### STATED PROBLEM
Please output exactly the lines of the material from the first through the line containing "return skin(rings)", and nothing more.

------------------------------------------------

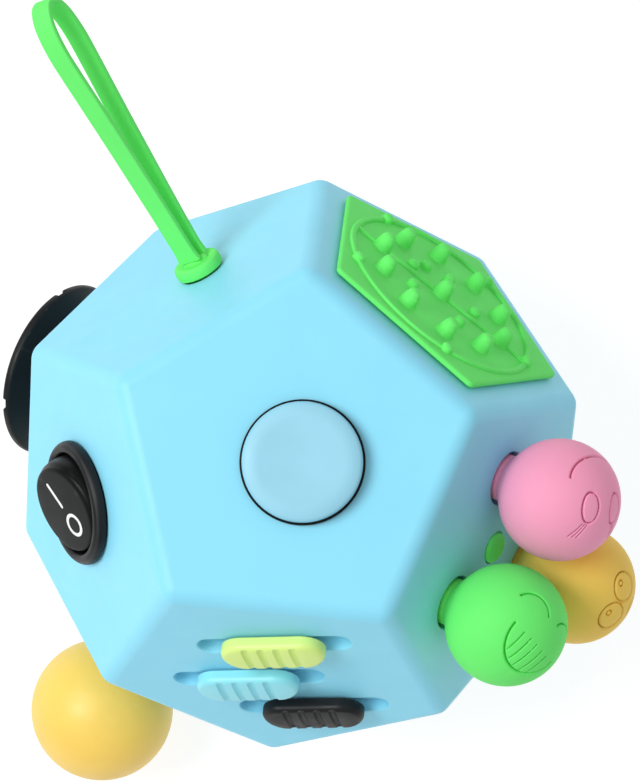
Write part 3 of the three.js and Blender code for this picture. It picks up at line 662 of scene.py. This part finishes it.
def slider_grip():
    """A long knob with round ends, a crowned top and four grooves that run out over its near side."""
    half, wide, edge = KNOB_LENGTH / 2, KNOB_WIDTH / 2, 0.7
    straight = half - wide
    ends = half - wide * (1 - np.cos(np.linspace(0.05, math.pi / 2, 26)))
    xs = np.concatenate([-ends, np.linspace(-straight, straight, 150)[1:-1], ends[::-1]])
    across = np.sin(np.linspace(-math.pi / 2, math.pi / 2, 41))
    rings = []
    for x in xs:
        over = max(abs(x) - straight, 0)
        w = math.sqrt(max(wide ** 2 - over ** 2, 0.0025))
        groove = max(0.0, *(1 - ((x - g) / GROOVE_HALF) ** 2 for g in GROOVES)) ** 0.7
        y = across * w
        inset = wide - np.hypot(y, over)
        high = KNOB_TOP - 0.2 * (y / wide) ** 2 - 0.35 * np.clip((abs(x) - 3.9) / (half - 3.9), 0, 1) ** 1.5
        drop = np.clip(edge - inset, 0, edge)
        high = high - (edge - np.sqrt(np.maximum(edge ** 2 - drop ** 2, 0)))
        fade = np.clip((wide - 0.35 - y) / 0.45, 0, 1) * np.clip((y + wide) / 0.8, 0.35, 1)
        high = high - GROOVE_DEPTH * groove * fade
        top = np.column_stack([np.full(41, x), y, high])
        near = -w + 0.1 * groove * min(1.0, w / wide)
        top[:6, 1] = np.maximum(top[:6, 1], near)
        right = [(x, w, h) for h in (0.7, GAP + 0.15)] + [(x, w * 0.96, GAP)]
        left = [(x, -w * 0.96, GAP), (x, -w, GAP + 0.15), (x, -w, 0.5), (x, near, 0.8)]
        rings.append(np.vstack([top, right, left]))
    return skin(rings)


def sliders():
    neck = slab(stadium(KNOB_NECK, KNOB_NECK_WIDTH, 20, 12), [(0.05, -4.0), (0, -3.9), (0, 0.9)])
    low = INSIDE - GAP
    shutter = slab(stadium(17.8, 3.4, 20, 12),
                   [(0.04, low + 0.06), (0, low + 0.1), (0, low + 0.2), (0.04, low + 0.24)])
    grip = slider_grip()
    for k, ((x, y), slot) in enumerate(zip(SLIDER_PLACES, ("lime_plastic", "sky_blue", "black_plastic"))):
        place, body = slider_place(x, y), f"slider_{k + 1}"
        piece(f"slider_grip_{k + 1}", [grip, neck], place, body, slot, [f"slider_knob_{k + 1}"], 32)
        piece(f"slider_shutter_{k + 1}", [shutter], place, body, None, material=MATERIALS["body_blue"])


# ---- rocker switch ----
ROCKER = (-1.0, -0.5, 9.0)
BEZEL, OPENING, BARREL, DEPTH, RIM, PIVOT, REACH, TILT = 7.9, 6.45, 7.0, 13.0, 1.7, 0.4, 6.27, 13.0
PADDLE_RADIUS, MARKS_TURN, MARKS_ASIDE, BAR_X, CIRCLE_X = 5.6, 8.0, 0.45, -2.04, 2.44


def paddle_top(xy):
    """The height of the paddle over its pin: crowned across the switch and lower on one side."""
    x, y = xy[:, 0], xy[:, 1]
    return 2.55 - 0.035 * x - 0.08 * y - 0.006 * y ** 2


def rocker_switch():
    """A round rocker: its paddle is a slice of a ball round the pin, so that it turns inside its bezel."""
    place = spot("rocker", *ROCKER)
    inner = BARREL - 0.9
    shell = soften([(0, -DEPTH), (BARREL, -DEPTH, 0.4), (BARREL, GAP), (BEZEL, GAP, 0.15), (BEZEL, 1.1, 0.6),
                    (BEZEL - 0.55, RIM, 0.45), (OPENING + 0.25, RIM, 0.2), (OPENING, RIM - 0.3, 0.15),
                    (OPENING, -0.8), (inner, -1.2), (inner, -DEPTH + 1.5), (0, -DEPTH + 1.5)], 6)
    piece("switch_bezel", [revolve(shell, 144)], place, "root", "black_plastic", ["rocker_bezel"])

    turns = np.arange(120) * 2 * math.pi / 120
    flat = np.column_stack([np.cos(turns), np.sin(turns)])
    aside = np.clip(flat[:, 1], 0, 1) ** 2
    edge = paddle_top(flat * PADDLE_RADIUS)
    rings = []
    for z, inset in ((-2.4, 0.86), (-1.6, 1), (-0.8, 1), (0.0, 1)):
        rings.append(np.column_stack([flat * math.sqrt(REACH ** 2 - z * z) * inset, np.full(len(flat), z)]))
    for share in (0.3, 0.5, 0.68):
        high = edge * share
        rings.append(np.column_stack([flat * np.sqrt(REACH ** 2 - high ** 2)[:, None], high]))
    rim = np.sqrt(REACH ** 2 - edge ** 2)
    for a in np.radians(np.linspace(8, 90, 14)):
        xy = flat * (rim - (0.5 + 0.4 * aside) * (1 - math.cos(a)))[:, None]
        rings.append(np.column_stack([xy, paddle_top(xy) - (0.45 + 0.15 * aside) * (1 - math.sin(a))]))
    for share in np.linspace(0.8, 0.04, 20):
        xy = flat * (rim * share)[:, None]
        rings.append(np.column_stack([xy, paddle_top(xy)]))
    rings.append(np.array([[0, 0, paddle_top(np.zeros((1, 2)))[0]]]))
    pin = revolve(soften([(0, -6.9), (0.8, -6.9, 0.15), (0.8, 6.9, 0.15), (0, 6.9)]), 24)
    pin = moved(pin, matrix=Matrix.Rotation(math.pi / 2, 4, "X"))
    keel = slab(stadium(7.5, 2.4, 20, 12), [(0.9, -4.3), (0.4, -4.2), (0, -3.4), (0, -1.5)])
    tilted = place @ Matrix.Translation((0, 0, PIVOT)) @ Matrix.Rotation(math.radians(TILT), 4, "Y")
    piece("switch_paddle", [skin(rings), pin, keel], tilted, "rocker", "black_plastic", ["rocker_paddle"], 38,
          DEEP_BLACK)

    bar = slab(stadium(3.78, 0.46, 24, 8), [(0.02, 0), (0, 0), (0.02, 0), (0.1, 0)])
    ring = [(1.1, 0), (1.12, 0.02), (1.54, 0.02), (1.56, 0), (1.56, -0.1), (1.1, -0.1)]
    ring = revolve(ring, 72, loop=True)
    marks = []
    for (verts, faces), x, lifts in ((bar, BAR_X, (-0.08, 0.02, 0.035, 0.035)), (ring, CIRCLE_X, None)):
        verts = verts.copy()
        verts[:, 0] += x
        if lifts:
            verts[:, 2] = np.repeat(lifts, len(verts) // 4)
        verts = moved((verts, faces), y=MARKS_ASIDE, turn=MARKS_TURN)[0]
        verts[:, 2] += paddle_top(verts) + 0.012
        marks.append((verts, faces))
    piece("switch_marks", marks, tilted, "rocker", None, (), 40, WHITE_PAINT)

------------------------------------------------

### TASK RESULT
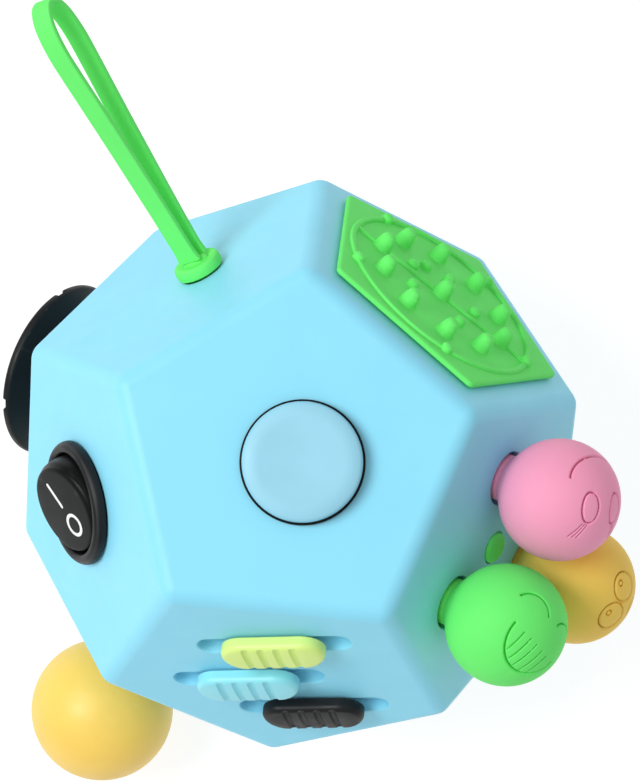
Write part 3 of the three.js and Blender code for this picture. It picks up at line 662 of scene.py. This part finishes it.
def slider_grip():
    """A long knob with round ends, a crowned top and four grooves that run out over its near side."""
    half, wide, edge = KNOB_LENGTH / 2, KNOB_WIDTH / 2, 0.7
    straight = half - wide
    ends = half - wide * (1 - np.cos(np.linspace(0.05, math.pi / 2, 26)))
    xs = np.concatenate([-ends, np.linspace(-straight, straight, 150)[1:-1], ends[::-1]])
    across = np.sin(np.linspace(-math.pi / 2, math.pi / 2, 41))
    rings = []
    for x in xs:
        over = max(abs(x) - straight, 0)
        w = math.sqrt(max(wide ** 2 - over ** 2, 0.0025))
        groove = max(0.0, *(1 - ((x - g) / GROOVE_HALF) ** 2 for g in GROOVES)) ** 0.7
        y = across * w
        inset = wide - np.hypot(y, over)
        high = KNOB_TOP - 0.2 * (y / wide) ** 2 - 0.35 * np.clip((abs(x) - 3.9) / (half - 3.9), 0, 1) ** 1.5
        drop = np.clip(edge - inset, 0, edge)
        high = high - (edge - np.sqrt(np.maximum(edge ** 2 - drop ** 2, 0)))
        fade = np.clip((wide - 0.35 - y) / 0.45, 0, 1) * np.clip((y + wide) / 0.8, 0.35, 1)
        high = high - GROOVE_DEPTH * groove * fade
        top = np.column_stack([np.full(41, x), y, high])
        near = -w + 0.1 * groove * min(1.0, w / wide)
        top[:6, 1] = np.maximum(top[:6, 1], near)
        right = [(x, w, h) for h in (0.7, GAP + 0.15)] + [(x, w * 0.96, GAP)]
        left = [(x, -w * 0.96, GAP), (x, -w, GAP + 0.15), (x, -w, 0.5), (x, near, 0.8)]
        rings.append(np.vstack([top, right, left]))
    return skin(rings)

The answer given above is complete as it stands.